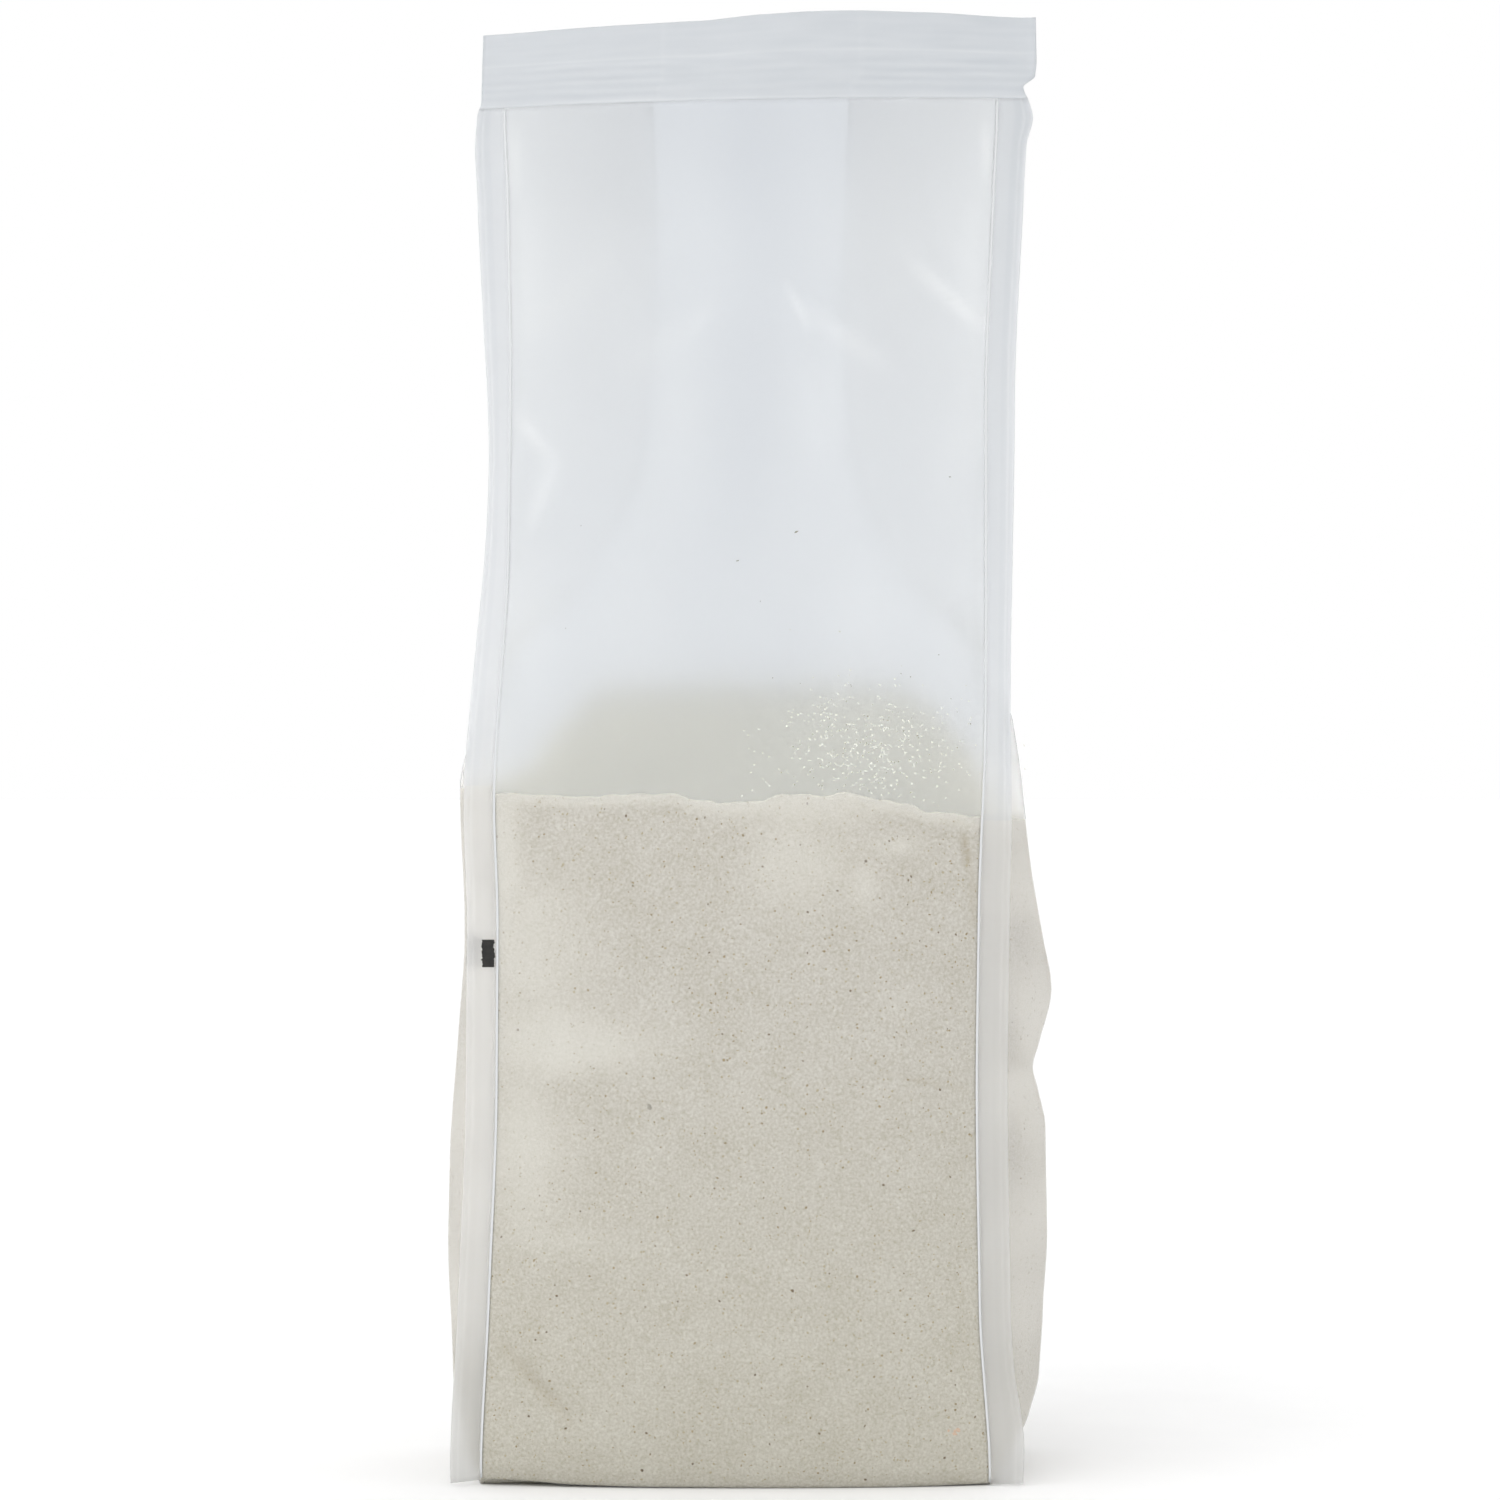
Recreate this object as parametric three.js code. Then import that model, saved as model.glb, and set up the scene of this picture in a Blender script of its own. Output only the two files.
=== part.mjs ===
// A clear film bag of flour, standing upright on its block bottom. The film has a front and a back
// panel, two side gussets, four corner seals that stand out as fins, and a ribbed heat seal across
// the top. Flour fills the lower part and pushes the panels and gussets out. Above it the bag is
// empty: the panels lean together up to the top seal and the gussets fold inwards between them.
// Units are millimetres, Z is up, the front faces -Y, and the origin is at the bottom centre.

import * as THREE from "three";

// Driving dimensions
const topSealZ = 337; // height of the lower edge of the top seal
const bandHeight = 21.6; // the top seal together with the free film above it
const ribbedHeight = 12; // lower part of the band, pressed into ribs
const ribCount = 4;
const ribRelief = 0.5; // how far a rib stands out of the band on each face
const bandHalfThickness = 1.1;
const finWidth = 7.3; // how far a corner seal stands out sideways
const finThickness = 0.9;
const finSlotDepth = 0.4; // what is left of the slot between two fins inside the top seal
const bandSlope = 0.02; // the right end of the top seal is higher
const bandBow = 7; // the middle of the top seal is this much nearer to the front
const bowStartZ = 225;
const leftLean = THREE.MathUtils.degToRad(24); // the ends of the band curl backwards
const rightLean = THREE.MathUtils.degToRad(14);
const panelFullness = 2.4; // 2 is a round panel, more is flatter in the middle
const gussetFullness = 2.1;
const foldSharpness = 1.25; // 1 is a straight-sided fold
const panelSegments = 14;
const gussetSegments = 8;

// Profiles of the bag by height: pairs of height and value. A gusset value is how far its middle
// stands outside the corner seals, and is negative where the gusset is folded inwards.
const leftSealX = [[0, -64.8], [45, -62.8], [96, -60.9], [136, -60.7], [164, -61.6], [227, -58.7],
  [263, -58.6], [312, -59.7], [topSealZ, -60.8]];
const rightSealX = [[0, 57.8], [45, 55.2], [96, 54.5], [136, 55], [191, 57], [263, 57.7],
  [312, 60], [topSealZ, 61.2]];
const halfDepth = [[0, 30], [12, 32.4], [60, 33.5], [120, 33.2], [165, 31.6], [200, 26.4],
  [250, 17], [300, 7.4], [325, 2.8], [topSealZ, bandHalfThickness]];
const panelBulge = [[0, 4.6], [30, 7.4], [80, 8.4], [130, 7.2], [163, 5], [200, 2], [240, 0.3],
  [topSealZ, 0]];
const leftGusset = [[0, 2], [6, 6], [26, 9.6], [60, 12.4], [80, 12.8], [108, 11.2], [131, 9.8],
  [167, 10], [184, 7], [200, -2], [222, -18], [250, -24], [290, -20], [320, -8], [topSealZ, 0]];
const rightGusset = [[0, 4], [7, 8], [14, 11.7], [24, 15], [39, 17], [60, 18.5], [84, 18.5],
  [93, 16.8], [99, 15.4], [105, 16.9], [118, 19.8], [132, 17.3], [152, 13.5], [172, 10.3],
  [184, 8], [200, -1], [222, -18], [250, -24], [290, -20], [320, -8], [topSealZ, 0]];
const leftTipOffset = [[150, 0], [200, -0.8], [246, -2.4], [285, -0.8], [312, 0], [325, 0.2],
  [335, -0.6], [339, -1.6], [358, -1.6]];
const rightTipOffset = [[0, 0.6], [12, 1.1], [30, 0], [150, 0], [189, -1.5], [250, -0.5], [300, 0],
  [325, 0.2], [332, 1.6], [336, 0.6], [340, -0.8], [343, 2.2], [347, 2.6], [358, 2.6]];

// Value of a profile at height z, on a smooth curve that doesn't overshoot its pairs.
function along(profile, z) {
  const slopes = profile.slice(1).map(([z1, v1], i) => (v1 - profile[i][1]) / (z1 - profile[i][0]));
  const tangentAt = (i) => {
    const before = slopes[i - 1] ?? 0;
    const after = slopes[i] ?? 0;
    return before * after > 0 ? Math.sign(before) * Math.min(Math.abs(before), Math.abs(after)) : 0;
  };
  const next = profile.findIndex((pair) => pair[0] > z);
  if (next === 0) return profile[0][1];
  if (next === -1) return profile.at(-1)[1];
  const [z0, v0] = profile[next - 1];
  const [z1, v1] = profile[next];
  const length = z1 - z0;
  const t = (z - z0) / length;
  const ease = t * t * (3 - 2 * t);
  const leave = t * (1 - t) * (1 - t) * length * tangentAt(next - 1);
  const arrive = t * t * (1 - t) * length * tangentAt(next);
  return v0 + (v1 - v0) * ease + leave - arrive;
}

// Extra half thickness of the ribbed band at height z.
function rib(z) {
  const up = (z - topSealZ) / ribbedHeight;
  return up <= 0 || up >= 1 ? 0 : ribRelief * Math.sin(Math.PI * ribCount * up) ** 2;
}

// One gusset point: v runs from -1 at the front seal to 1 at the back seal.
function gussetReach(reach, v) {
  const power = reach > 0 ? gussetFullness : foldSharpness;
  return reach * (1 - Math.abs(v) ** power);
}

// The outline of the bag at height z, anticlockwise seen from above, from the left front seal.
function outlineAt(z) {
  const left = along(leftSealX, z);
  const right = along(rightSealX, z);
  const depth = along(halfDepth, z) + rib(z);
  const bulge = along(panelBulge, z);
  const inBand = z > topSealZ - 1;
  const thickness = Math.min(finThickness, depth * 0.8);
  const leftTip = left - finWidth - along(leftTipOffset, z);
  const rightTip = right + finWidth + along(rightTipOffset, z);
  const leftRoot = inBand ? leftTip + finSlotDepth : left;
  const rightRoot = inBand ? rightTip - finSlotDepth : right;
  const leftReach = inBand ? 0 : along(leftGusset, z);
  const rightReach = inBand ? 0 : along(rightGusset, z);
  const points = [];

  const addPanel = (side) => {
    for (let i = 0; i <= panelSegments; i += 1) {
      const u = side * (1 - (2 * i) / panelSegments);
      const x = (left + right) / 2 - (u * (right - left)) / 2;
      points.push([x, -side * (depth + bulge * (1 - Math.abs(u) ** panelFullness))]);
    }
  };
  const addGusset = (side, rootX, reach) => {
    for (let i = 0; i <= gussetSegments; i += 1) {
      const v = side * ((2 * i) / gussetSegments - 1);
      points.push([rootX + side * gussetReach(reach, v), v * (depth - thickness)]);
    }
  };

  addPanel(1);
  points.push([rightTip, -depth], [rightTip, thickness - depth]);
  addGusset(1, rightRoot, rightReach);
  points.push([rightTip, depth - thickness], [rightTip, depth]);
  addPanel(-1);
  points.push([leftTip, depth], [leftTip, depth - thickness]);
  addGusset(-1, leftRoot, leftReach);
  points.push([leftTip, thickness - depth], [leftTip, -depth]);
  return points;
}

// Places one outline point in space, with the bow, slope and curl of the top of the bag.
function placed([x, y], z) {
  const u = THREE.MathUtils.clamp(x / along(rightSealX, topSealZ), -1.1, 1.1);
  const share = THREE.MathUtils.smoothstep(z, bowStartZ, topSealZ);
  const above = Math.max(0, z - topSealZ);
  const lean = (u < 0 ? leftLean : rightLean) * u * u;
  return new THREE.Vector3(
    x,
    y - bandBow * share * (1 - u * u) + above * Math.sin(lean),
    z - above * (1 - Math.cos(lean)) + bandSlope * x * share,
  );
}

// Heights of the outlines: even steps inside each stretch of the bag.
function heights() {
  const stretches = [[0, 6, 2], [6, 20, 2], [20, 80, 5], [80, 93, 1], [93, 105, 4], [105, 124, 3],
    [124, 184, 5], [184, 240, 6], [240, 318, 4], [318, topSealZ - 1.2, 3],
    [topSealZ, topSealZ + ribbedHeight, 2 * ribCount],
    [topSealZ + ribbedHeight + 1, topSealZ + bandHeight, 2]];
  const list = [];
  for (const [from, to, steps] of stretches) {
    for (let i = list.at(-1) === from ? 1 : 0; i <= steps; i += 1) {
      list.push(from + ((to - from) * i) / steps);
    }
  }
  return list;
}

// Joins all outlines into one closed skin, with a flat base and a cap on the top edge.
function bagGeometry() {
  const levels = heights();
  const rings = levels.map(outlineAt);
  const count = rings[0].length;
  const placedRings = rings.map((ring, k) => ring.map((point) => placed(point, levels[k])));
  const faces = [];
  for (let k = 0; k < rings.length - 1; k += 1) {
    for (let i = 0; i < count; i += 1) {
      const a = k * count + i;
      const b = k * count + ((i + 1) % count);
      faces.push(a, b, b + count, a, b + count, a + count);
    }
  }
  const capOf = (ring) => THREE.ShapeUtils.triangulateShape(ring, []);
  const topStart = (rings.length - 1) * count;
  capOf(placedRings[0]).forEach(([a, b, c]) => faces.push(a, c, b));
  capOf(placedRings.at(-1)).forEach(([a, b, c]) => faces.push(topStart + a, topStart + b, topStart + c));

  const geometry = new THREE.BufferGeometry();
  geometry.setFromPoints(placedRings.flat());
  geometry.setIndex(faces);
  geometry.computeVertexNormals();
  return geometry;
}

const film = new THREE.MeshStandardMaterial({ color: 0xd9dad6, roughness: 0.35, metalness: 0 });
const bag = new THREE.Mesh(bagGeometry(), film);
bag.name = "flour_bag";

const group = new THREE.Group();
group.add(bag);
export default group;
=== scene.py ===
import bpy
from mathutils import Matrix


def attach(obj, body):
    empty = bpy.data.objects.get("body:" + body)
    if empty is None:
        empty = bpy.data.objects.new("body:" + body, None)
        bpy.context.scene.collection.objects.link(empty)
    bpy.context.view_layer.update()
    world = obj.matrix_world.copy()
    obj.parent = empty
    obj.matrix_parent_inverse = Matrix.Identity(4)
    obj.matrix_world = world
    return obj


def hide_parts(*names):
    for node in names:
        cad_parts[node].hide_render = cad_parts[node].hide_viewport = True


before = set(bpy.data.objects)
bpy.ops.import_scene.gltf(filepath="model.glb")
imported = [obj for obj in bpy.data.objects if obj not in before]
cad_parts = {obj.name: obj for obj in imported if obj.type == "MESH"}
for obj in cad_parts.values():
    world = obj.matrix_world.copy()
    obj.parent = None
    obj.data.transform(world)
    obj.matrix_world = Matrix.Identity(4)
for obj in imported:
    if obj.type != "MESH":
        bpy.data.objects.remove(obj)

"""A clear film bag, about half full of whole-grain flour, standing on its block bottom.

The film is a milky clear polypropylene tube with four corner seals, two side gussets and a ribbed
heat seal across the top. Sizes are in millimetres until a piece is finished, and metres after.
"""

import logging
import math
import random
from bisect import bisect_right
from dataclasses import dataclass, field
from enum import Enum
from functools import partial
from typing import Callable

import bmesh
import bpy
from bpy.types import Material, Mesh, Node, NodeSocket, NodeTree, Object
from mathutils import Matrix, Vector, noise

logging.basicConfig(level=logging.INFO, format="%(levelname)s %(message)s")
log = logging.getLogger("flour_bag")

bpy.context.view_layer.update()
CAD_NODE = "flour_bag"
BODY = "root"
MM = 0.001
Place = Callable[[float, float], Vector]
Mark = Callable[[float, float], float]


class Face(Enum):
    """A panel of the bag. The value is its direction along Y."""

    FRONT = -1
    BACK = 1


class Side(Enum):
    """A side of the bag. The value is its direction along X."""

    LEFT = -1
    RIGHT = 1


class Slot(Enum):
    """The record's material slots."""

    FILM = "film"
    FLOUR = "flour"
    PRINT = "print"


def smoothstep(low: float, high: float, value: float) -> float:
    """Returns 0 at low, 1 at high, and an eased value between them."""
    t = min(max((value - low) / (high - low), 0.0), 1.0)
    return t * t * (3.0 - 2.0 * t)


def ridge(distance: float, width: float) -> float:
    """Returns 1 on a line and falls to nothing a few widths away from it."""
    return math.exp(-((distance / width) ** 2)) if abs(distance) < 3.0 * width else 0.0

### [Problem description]
Print exactly the run of lines that starts at the line with "cad_parts[node].hide_render = cad_parts[node].hide_viewport" and ends at the line with "standing on its block bottom.". Leave out every other line.

### [Task answer]
        cad_parts[node].hide_render = cad_parts[node].hide_viewport = True


before = set(bpy.data.objects)
bpy.ops.import_scene.gltf(filepath="model.glb")
imported = [obj for obj in bpy.data.objects if obj not in before]
cad_parts = {obj.name: obj for obj in imported if obj.type == "MESH"}
for obj in cad_parts.values():
    world = obj.matrix_world.copy()
    obj.parent = None
    obj.data.transform(world)
    obj.matrix_world = Matrix.Identity(4)
for obj in imported:
    if obj.type != "MESH":
        bpy.data.objects.remove(obj)

"""A clear film bag, about half full of whole-grain flour, standing on its block bottom.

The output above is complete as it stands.